And a failure of the promised economic benefits to materialise in full - perhaps due to a supply chain issue with workers, for example - would be "some disaster"?

Kamo said...

Shocked that employment is going in the wrong direction, who could have predicted that increasing payroll taxes might have that effect? Surely, employer's NIC is a "bosses tax"?

As for shifting the GDP numbers, it all depends on which ones. Absolute GDP should certainly grow, GDP capita is another question, that has started to go backwards (not really a shock if you have a low productivity economic model backed by high net immigration). Bringing in a quarter of a million highly skilled immigrants to build us houses would probably boost GDP per capita, of course if there's several million low skilled ones coming along too then it rather defeats the point (see Angela Rayner's interview with Trevor Phillips about how we need lots of houses, but not for the large volumes of immigrants, because there's plenty for them already).

Zoltan Jorovic said...

Whatever building you are seeing happening today in Derby has nothing to do with anything Reeves has said or done because it would have been initiated several years ago. Similarly, these announcements of these grandiose projects won't result in much for several years. It is perfectly possible that there will be little sign of actual construction before the next election. As for growth, since that is measured using GDP, and since GDP is just money changing hands, then it is bound to increase. The bigger issue is productivity, again measured in money, which is unlikely to improve as a consequence of these projects. So, while a few jobs might be created, given the pool they are fishing in is already poorly stocked, this might just mean other construction work not happening...such as house building. The UK economy needs long term thinking and solutions, but when all decisions are party political based (as in, 'will this improve our polling?') that can't happen. So it's more posturing, in my view, rather than serious policy to reverse the economic decline of the UK.

Jenny said...

By the time they get to thinking about building LHR 3 there will be a new runway at Gatwick, and an additional terminal building at Luton. The demand for aviation will be dropping because of cost of living issues: if you can't afford food or heating, you're hardly going on holiday.. So it will never happen.

Aimit Palemglad said...

GDP is misused by politicians as a proxy for national well-being. GDP goes up, everyone must be happier. But, as we all should know (Kamo excepted) GDP measures the monetary value of all the goods and services produced in an economy during a given period. Well, not all because it ignores the services that are not charged for, like parental childcare, looking after your sick or elderly relatives, volunteering etc. All the externalities (damage/harm from production) are ignored. So pollution, deforestation, biodiversity loss, soil erosion, illness etc are not subtracted from GDP. Instead any clean up work to redress the problem is added to GDP. So, the dirtier a process, the more GDP it can create by forcing money to be spent fixing the problem.

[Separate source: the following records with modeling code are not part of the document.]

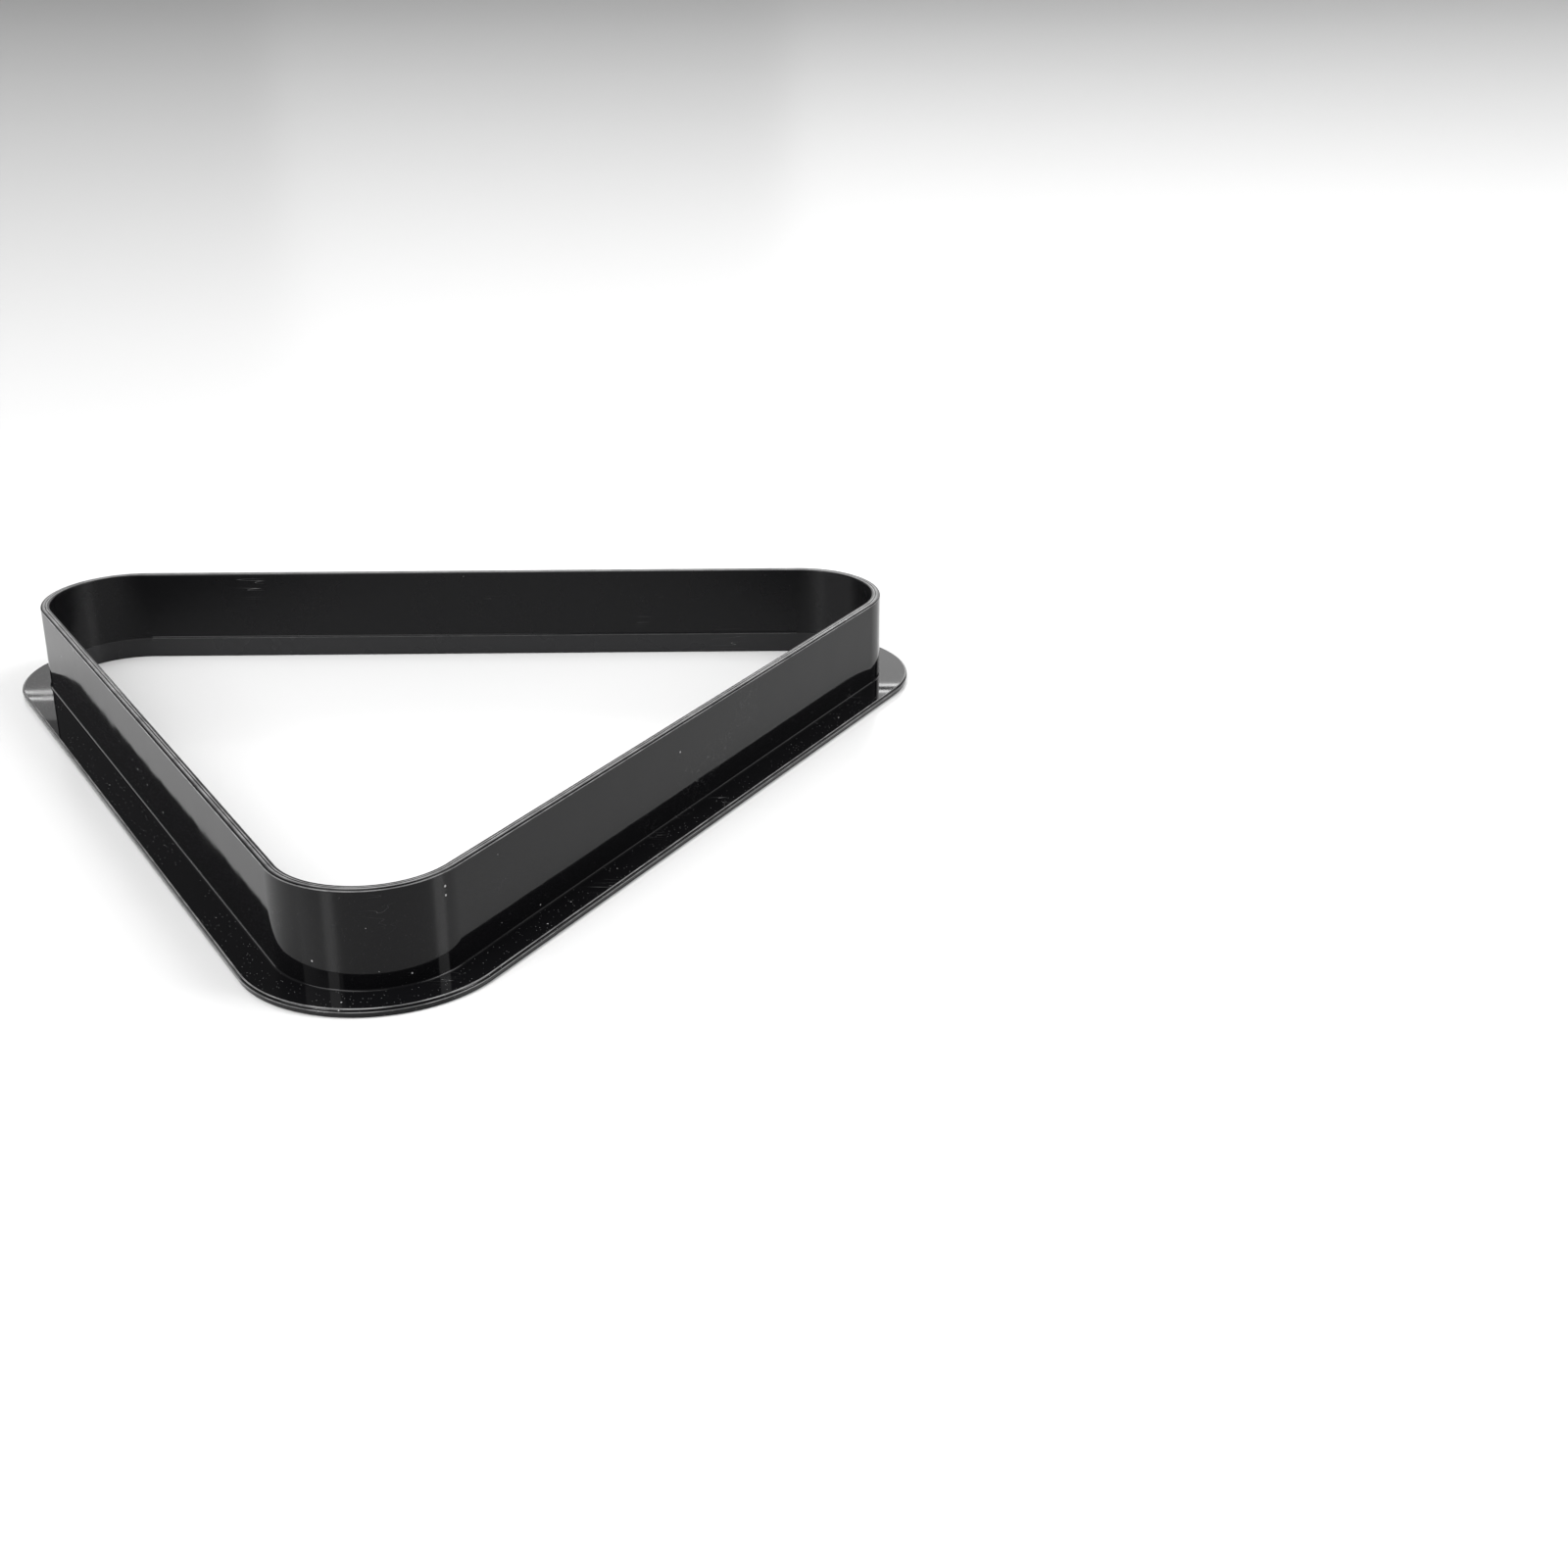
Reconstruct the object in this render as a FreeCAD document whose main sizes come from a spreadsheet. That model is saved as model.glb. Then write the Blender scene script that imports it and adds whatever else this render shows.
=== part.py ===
import FreeCAD, Part
import math
import os

import Sketcher

# Triangle rack for a pack of fifteen balls: one plastic moulding, built in twelve sections.
#
# Frame: millimetres, +Z up, Z = 0 on the table, the apex corner towards -Y and the straight back
# wall towards +Y. The origin is the middle of the footprint's bounding box.
#
# The rack is an upright wall round a rounded equilateral triangle, with a flat flange round the
# outside of its foot. The three corner centres are the corners of the triangle that the sizes
# start from. A straight section is a profile padded from one corner centre to the next, and a
# corner section is the same profile revolved about a corner centre, so neighbours meet face to
# face. In every profile X is the reach outwards from the line of corner centres and Y is height.

SIZES = (
    # alias, value, what it is
    ("corner_spacing", 238.4, "from one corner centre to the next"),
    ("rim_radius", 26.1, "inside of the wall at the rim, from a corner centre"),
    ("waist_radius", 25.95, "inside of the wall at its narrowest, where the mould halves part"),
    ("foot_radius", 27.1, "inside of the wall at the foot"),
    ("wall_radius", 29.2, "outside of the wall"),
    ("flange_radius", 39.2, "outer edge of the flange"),
    ("rack_height", 31.8, "table to rim"),
    ("waist_height", 7.8, "table to the narrowest line inside the wall"),
    ("flange_thickness", 2.5, "flange"),
    ("flange_round", 0.9, "rounding of the flange's upper outer edge"),
    ("flange_heel", 0.3, "rounding of the flange's lower outer edge"),
    ("foot_fillet", 0.5, "fillet between the wall and the top of the flange"),
    ("rim_round", 0.6, "rounding of the rim's outer edge"),
    ("lip_round", 0.4, "rounding of the rim's inner edge"),
)

CORNER_TURN = 120.0  # degrees that each corner turns through

# Direction from the middle of the triangle to each side's wall and to each corner, in degrees.
SIDES = {"back": 90.0, "left": 210.0, "right": 330.0}
CORNERS = {"front": 270.0, "left": 150.0, "right": 30.0}


def make_sizes(doc):
    """Spreadsheet with the driving sizes, one alias to a row."""
    sheet = doc.addObject("Spreadsheet::Sheet", "sizes")
    for row, (alias, value, meaning) in enumerate(SIZES, start=1):
        sheet.set(f"A{row}", alias)
        sheet.set(f"B{row}", str(value))
        sheet.set(f"C{row}", meaning)
        sheet.setAlias(f"B{row}", alias)
    doc.recompute()
    return sheet


def origin_plane(body, role):
    """The plane of the body's own origin with this role."""
    for feature in body.Origin.OriginFeatures:
        if feature.Role == role:
            return feature
    raise ValueError(f"no {role} in {body.Label}")


def arc_between(start, end, centre):
    """Short arc from start to end about centre, and whether it runs anticlockwise."""
    radius = (start - centre).Length
    circle = Part.Circle(centre, FreeCAD.Vector(0, 0, 1), radius)
    from_angle = math.atan2(start.y - centre.y, start.x - centre.x)
    to_angle = math.atan2(end.y - centre.y, end.x - centre.x)
    anticlockwise = (start - centre).cross(end - centre).z > 0
    if not anticlockwise:
        from_angle, to_angle = to_angle, from_angle
    if to_angle < from_angle:
        to_angle += 2 * math.pi
    return Part.ArcOfCircle(circle, from_angle, to_angle), anticlockwise


def bind_coordinate(sketch, kind, geometry, end, expression):
    """Tie one coordinate of a point to an expression of the sheet, or put the point on the X axis."""
    if expression == "0":
        sketch.addConstraint(Sketcher.Constraint("PointOnObject", geometry, end, -1))
        return
    value = float(sketch.evalExpression(expression))
    index = sketch.addConstraint(Sketcher.Constraint(kind, -1, 1, geometry, end, value))
    sketch.setExpression(f"Constraints[{index}]", expression)


def draw_outline(body, name, outline):
    """Closed sketch in the body's XZ plane. An outline point is (x, y), or (x, y, radius, centre_x,
    centre_y) where an arc about that centre leads from the point before it. All are expressions."""
    sketch = body.newObject("Sketcher::SketchObject", name)
    sketch.AttachmentSupport = [(origin_plane(body, "XZ_Plane"), "")]
    sketch.MapMode = "FlatFace"

    def vector(x_expression, y_expression):
        x_value = float(sketch.evalExpression(x_expression))
        y_value = float(sketch.evalExpression(y_expression))
        return FreeCAD.Vector(x_value, y_value, 0)

    points = [vector(point[0], point[1]) for point in outline]
    ends = []
    for index, point in enumerate(outline):
        previous = points[index - 1]
        if len(point) == 2:
            sketch.addGeometry(Part.LineSegment(previous, points[index]), False)
            ends.append((1, 2))
        else:
            arc, anticlockwise = arc_between(previous, points[index], vector(point[3], point[4]))
            sketch.addGeometry(arc, False)
            ends.append((1, 2) if anticlockwise else (2, 1))
    for index, (start, _) in enumerate(ends):
        before = (index - 1) % len(ends)
        sketch.addConstraint(Sketcher.Constraint("Coincident", before, ends[before][1], index, start))
    for index, point in enumerate(outline):
        if len(point) > 2:
            radius = float(sketch.evalExpression(point[2]))
            constraint = sketch.addConstraint(Sketcher.Constraint("Radius", index, radius))
            sketch.setExpression(f"Constraints[{constraint}]", point[2])
        bind_coordinate(sketch, "DistanceX", index, ends[index][1], point[0])
        bind_coordinate(sketch, "DistanceY", index, ends[index][1], point[1])
    return sketch


def wall_outline():
    """Wall: the inside leans out a little to the rim and more to the foot from the waist line."""
    wall = "sizes.wall_radius"
    rim = "sizes.rim_radius"
    top = "sizes.rack_height"
    flange = "sizes.flange_thickness"
    fillet = "sizes.foot_fillet"
    edge = "sizes.rim_round"
    lip = "sizes.lip_round"
    return (
        ("sizes.foot_radius", "0"),
        (wall, "0"),
        (wall, flange),
        (f"{wall} + {fillet}", flange),
        (wall, f"{flange} + {fillet}", fillet, f"{wall} + {fillet}", f"{flange} + {fillet}"),
        (wall, f"{top} - {edge}"),
        (f"{wall} - {edge}", top, edge, f"{wall} - {edge}", f"{top} - {edge}"),
        (f"{rim} + {lip}", top),
        (rim, f"{top} - {lip}", lip, f"{rim} + {lip}", f"{top} - {lip}"),
        ("sizes.waist_radius", "sizes.waist_height"),
    )


def flange_outline():
    """Flange: a flat lip with both of its outer edges rounded."""
    wall = "sizes.wall_radius"
    edge = "sizes.flange_radius"
    top = "sizes.flange_thickness"
    rounding = "sizes.flange_round"
    heel = "sizes.flange_heel"
    return (
        (wall, "0"),
        (f"{edge} - {heel}", "0"),
        (edge, heel, heel, f"{edge} - {heel}", heel),
        (edge, f"{top} - {rounding}"),
        (f"{edge} - {rounding}", top, rounding, f"{edge} - {rounding}", f"{top} - {rounding}"),
        (wall, top),
    )


def place(body, direction, distance):
    """Turn the profile's outward side to the direction and move it that far from the middle."""
    shift = "sizes.corner_spacing / (4 * sqrt(3))"
    turn = FreeCAD.Rotation(FreeCAD.Vector(0, 0, 1), direction)
    body.Placement = FreeCAD.Placement(FreeCAD.Vector(0, 0, 0), turn)
    body.setExpression(".Placement.Base.x", f"{distance} * cos({direction} deg) * 1 mm")
    body.setExpression(".Placement.Base.y", f"({distance} * sin({direction} deg) + {shift}) * 1 mm")


def straight_section(doc, node, outline, direction):
    """Profile padded along one side of the triangle of corner centres."""
    body = doc.addObject("PartDesign::Body", node)
    body.Label = node
    sketch = draw_outline(body, f"{node}_profile", outline)
    pad = body.newObject("PartDesign::Pad", f"{node}_pad")
    pad.Profile = sketch
    pad.SideType = "Symmetric"
    pad.setExpression("Length", "sizes.corner_spacing * 1 mm")
    place(body, direction, "sizes.corner_spacing / (2 * sqrt(3))")
    return body


def corner_section(doc, node, outline, direction):
    """Profile revolved about one corner centre."""
    body = doc.addObject("PartDesign::Body", node)
    body.Label = node
    sketch = draw_outline(body, f"{node}_profile", outline)
    revolution = body.newObject("PartDesign::Revolution", f"{node}_revolution")
    revolution.Profile = sketch
    revolution.ReferenceAxis = (sketch, ["V_Axis"])
    revolution.Angle = CORNER_TURN
    revolution.Midplane = True
    place(body, direction, "sizes.corner_spacing / sqrt(3)")
    return body


def check(doc, bodies):
    """Stop if an object failed to recompute or a section isn't one valid solid."""
    for item in doc.Objects:
        if "Invalid" in item.State or "Error" in item.State:
            raise RuntimeError(f"{item.Name} failed: {item.State}")
        if item.TypeId == "Sketcher::SketchObject" and item.solve() != 0:
            raise RuntimeError(f"{item.Name} does not solve")
    for body in bodies:
        shape = body.Shape
        if shape.isNull() or not shape.isValid() or len(shape.Solids) != 1:
            raise RuntimeError(f"{body.Label} is not one valid solid")


def write(bodies):
    """One STEP file for each section."""
    os.makedirs("parts", exist_ok=True)
    for body in bodies:
        body.Shape.exportStep(f"parts/{body.Label}.step")
        print(f"{body.Label}: {body.Shape.Volume / 1000:.2f} cm3")


def main():
    doc = FreeCAD.newDocument("triangle_rack")
    make_sizes(doc)
    bodies = []
    for side, direction in SIDES.items():
        bodies.append(straight_section(doc, f"rail_{side}", wall_outline(), direction))
        bodies.append(straight_section(doc, f"flange_{side}", flange_outline(), direction))
    for corner, direction in CORNERS.items():
        bodies.append(corner_section(doc, f"corner_{corner}", wall_outline(), direction))
        bodies.append(corner_section(doc, f"flange_corner_{corner}", flange_outline(), direction))
    doc.recompute()
    check(doc, bodies)
    write(bodies)


main()
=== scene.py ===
import math

import bpy
from mathutils import Matrix, Vector


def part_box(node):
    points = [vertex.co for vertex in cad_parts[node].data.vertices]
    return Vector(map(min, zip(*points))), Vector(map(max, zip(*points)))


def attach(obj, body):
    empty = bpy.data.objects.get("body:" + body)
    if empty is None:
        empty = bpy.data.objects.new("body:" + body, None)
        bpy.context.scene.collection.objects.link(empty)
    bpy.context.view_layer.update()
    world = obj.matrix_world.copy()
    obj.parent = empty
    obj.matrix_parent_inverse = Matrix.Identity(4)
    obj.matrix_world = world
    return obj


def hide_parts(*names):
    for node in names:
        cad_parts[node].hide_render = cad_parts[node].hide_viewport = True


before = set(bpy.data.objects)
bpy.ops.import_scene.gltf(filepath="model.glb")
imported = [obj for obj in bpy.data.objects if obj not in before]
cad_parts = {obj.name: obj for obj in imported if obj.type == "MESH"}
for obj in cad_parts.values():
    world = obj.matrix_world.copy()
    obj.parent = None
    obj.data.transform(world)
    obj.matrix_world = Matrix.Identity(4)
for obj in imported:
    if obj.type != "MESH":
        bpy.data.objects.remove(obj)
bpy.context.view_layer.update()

# Looks of a black plastic triangle rack. The moulding's twelve sections are swept here with the
# fine edges, ridges and fillets of the real moulding. Metres, in the CAD frame throughout.

MM = 0.001
UP = Vector((0, 0, 1))


# ---------------------------------------------------------------- sizes, from the frame
def width_of(node, axis):
    low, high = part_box(node)
    return (high - low)[axis]


rail_low, rail_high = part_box("rail_back")
flange_low, flange_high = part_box("flange_back")
SPACING = width_of("rail_back", 0)                  # from one corner centre to the next
HEIGHT = rail_high.z                                # table to rim
FLANGE_THICK = flange_high.z
SIDE_REACH = SPACING / (2 * math.sqrt(3))           # middle of the triangle to a side's centre line
CORNER_REACH = SPACING / math.sqrt(3)               # middle of the triangle to a corner centre
MIDDLE_Y = SPACING / (4 * math.sqrt(3))             # middle of the triangle in the frame
CENTRE_LINE = MIDDLE_Y + SIDE_REACH                 # back corner centres
FILLET = rail_high.y - flange_low.y                 # the wall's foot fillet stands on the flange
WALL = flange_low.y - CENTRE_LINE                   # outside of the wall, from the centre line
EDGE = flange_high.y - CENTRE_LINE                  # outer edge of the flange
RIM = WALL - 3.1 * MM                               # inside of the wall at the rim
WAIST = RIM - 0.15 * MM                             # narrowest line inside the wall
WAIST_Z = 7.8 * MM
FOOT = rail_low.y - CENTRE_LINE + 1.15 * MM         # inside of the wall at the table

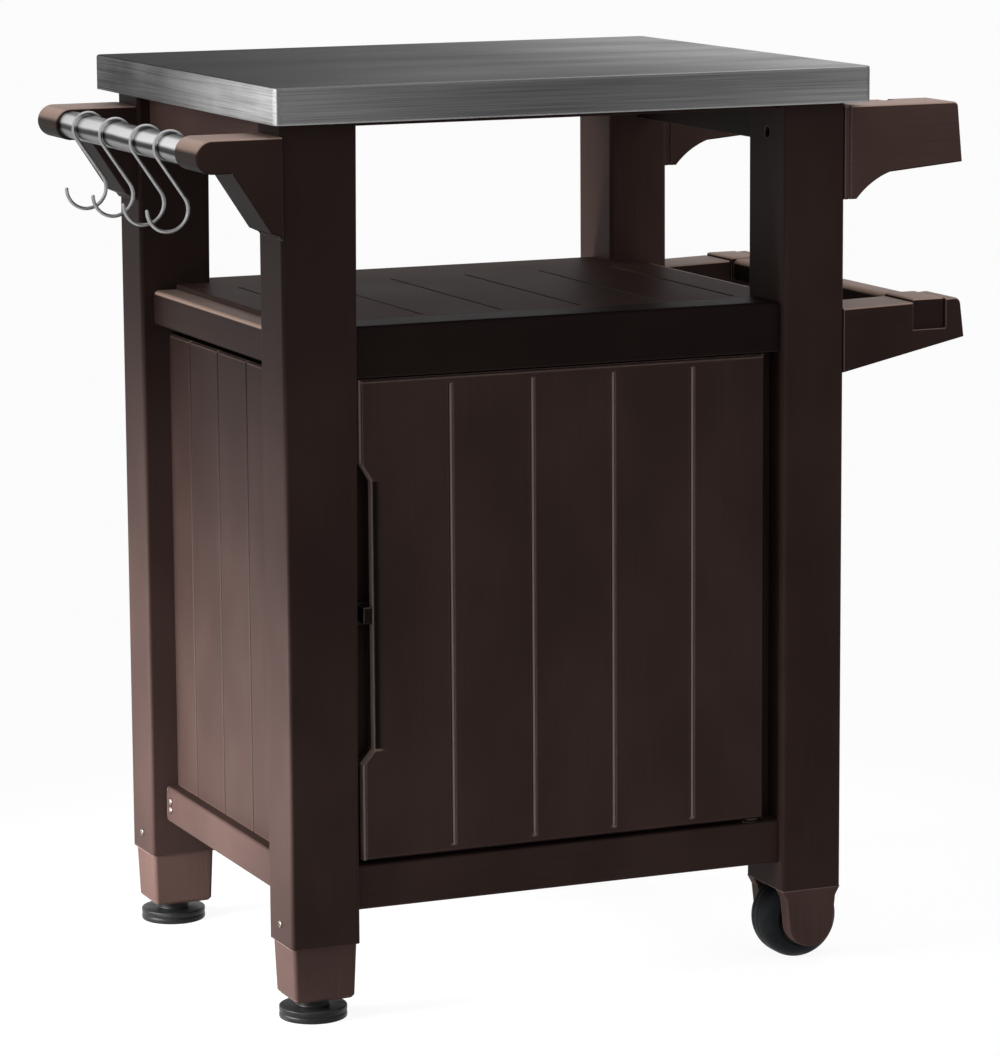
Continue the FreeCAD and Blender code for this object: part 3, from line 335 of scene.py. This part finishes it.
def brushed_steel():
    """Worktop steel: brush lines along each face, smears and painted highlights on the folds.

    Its colour carries a painted reflection: its top grows lighter to the right, its ends grow
    lighter to the front, and its front is darkest in the middle. A rise is a
    gain in lightness between two places.
    """
    # Painted reflection: lightness on the top, ends and front, and its rises, falls and bend
    top_least, slant_rise, right_rise = 0.060, 0.165, 0.33
    end_most, end_fall = 0.74, 0.54
    front_least, front_bend, front_rise = 0.082, 0.62, 0.045
    material, shader, here = start_material("brushed_steel_painted_reflection")
    faces = facing(here)
    side = faces.part("X")
    side = side.sum("ABSOLUTE", side, 0.0).between(0.6, 0.8)
    upward = faces.part("Z").between(0.6, 0.8)
    along = here.noise((0.16, 0.0009, 0.0009), 4.0)
    across = here.noise((0.0009, 0.16, 0.0009), 4.0)
    lines = along * (1.0 - side) + across * side
    smear = here.noise((0.35, 0.09, 0.05), 3.0)
    fold_highlight = edge_mask(here, 0.0030)[0]
    x = here.part("X")
    y = here.part("Y")
    # Painted reflection: lighter to the right on top, to the front on the ends, darkest mid-front
    slant = x - y * 0.35
    top_light = top_least + slant.between(-0.42, 0.18) * slant_rise
    top_light = top_light + x.between(-0.02, 0.34) * right_rise
    end_light = end_most - y.between(-0.27, 0.17) * end_fall
    off_middle = x + 0.02
    front_light = front_least + off_middle * off_middle * front_bend
    front_light = front_light + x.between(0.0, 0.3) * front_rise
    reflection_tone = front_light * (1.0 - side) + end_light * side
    reflection_tone = reflection_tone * (1.0 - upward) + top_light * upward
    tone = reflection_tone * (0.62 + (lines * 0.6 + smear * 0.4).between(0.30, 0.72) * 0.76)
    # Painted highlight on the folds
    colour = (fold_highlight * 0.7).blend(tone, grey(0.66))
    rough = 0.32 + lines * 0.16 + smear * 0.06
    dress(shader, colour, rough, lines, depth=0.00005, edge_width=0.0022, metal=1.0)
    shader.inputs["Specular Tint"].default_value = grey(0.25)
    return material


def bright_steel(name, light, rough_base, warmth=0.0):
    """Turned or drawn steel: fine draw marks and small dull spots.

    The warmth is the share taken off green, and a little more is off blue.
    """
    material, shader, here = start_material(name)
    marks = here.noise((0.0012, 0.0012, 0.0012), 3.0)
    spots = here.noise((0.011, 0.011, 0.011), 4.0)
    tone = (marks * 0.5 + spots * 0.5).between(0.35, 0.65)
    full = (light, light * (1.0 - warmth), light * (1.0 - warmth * 1.3), 1.0)
    colour = tone.blend([value * 0.72 for value in full[:3]] + [1.0], full)
    rough = rough_base + spots * 0.14
    dress(shader, colour, rough, marks, depth=0.00002, edge_width=0.0006, metal=1.0)
    return material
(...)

All those people with cancer from smoking - extra GDP from their cost of trying to mitigate it. Death? GDP from the undertakers work. Marvellous. Depressed? mentally ill? Struggling in miserable accomodation - who cares, your rent adds to GDP, so do any therapy costs (assuming you can afford them). In effect, GP doesn't care if the things it measures harm us or help us. It just counts how much they cost. So long as you can monetize it, no action, no matter how damaging, detracts from GDP. Hurrah.

So, when Reeves & Starmer, that anti-comedy duo, prattle on about growth, they mean a rise in GDP. Not a better life for anyone. Just more money being spent.